Judge Kozinski complains we have given In re Blodgett, — U.S. -, 112 S.Ct. 674, 116 L.Ed.2d 669 (1992), the “cold shoulder.” But I respectfully believe he misstates Blod-gett when he claims we have been told by the Court “we may not delay federal habeas proceedings so the petitioner can litigate unrelated claims in state court.” What the Court said was as follows:
In a capital case the grant of a stay of execution directed to a State by a federal court imposes on that court the concomitant duty to take all steps necessary to ensure a prompt resolution of the matter, consistent with its duty to give full and fair consideration to all of the issues presented in the case.
Id. at -, 112 S.Ct. at 676 (emphasis added).
The procedural complexities in the case of Charles Rodman Campbell and the delays as detailed in Blodgett are not comparable to the instant case. Moreover, unlike the instant case, Blodgett involved a second petition in federal court, not a first filing. The handling of Fetterly’s case has been fully consistent with our duty to give full and fair consideration to all of the issues presented in the case, and consistent with the sworn responsibility of federal judges to guard against a State’s wish to execute a prisoner who may well have been denied his rights as a citizen of the United States to the due process of law guaranteed by the Fourteenth Amendment, and whose sentence of death may have been arbitrary in violation of the Eighth Amendment.

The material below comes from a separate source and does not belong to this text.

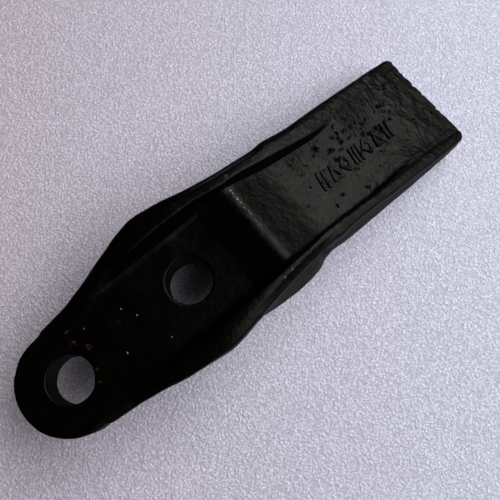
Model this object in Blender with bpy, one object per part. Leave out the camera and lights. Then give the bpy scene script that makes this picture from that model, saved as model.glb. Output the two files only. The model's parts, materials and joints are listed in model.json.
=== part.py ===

Because of the unusual posture in which this issue comes to us — it was not heard on its merits by the district court — we are unable to render a final decision on it, but it does appear that it constitutes a “colorable claim” deserving of a hearing, and that it was error for the district court to have denied Fetterly the stay he requested.
. Because this opinion attempts to answer Judge Kozinski's dissenting opinion from the rejection of the suggestion for rehearing en banc, the reader would be well advised to read Judge Ko-zinski’s opinion first.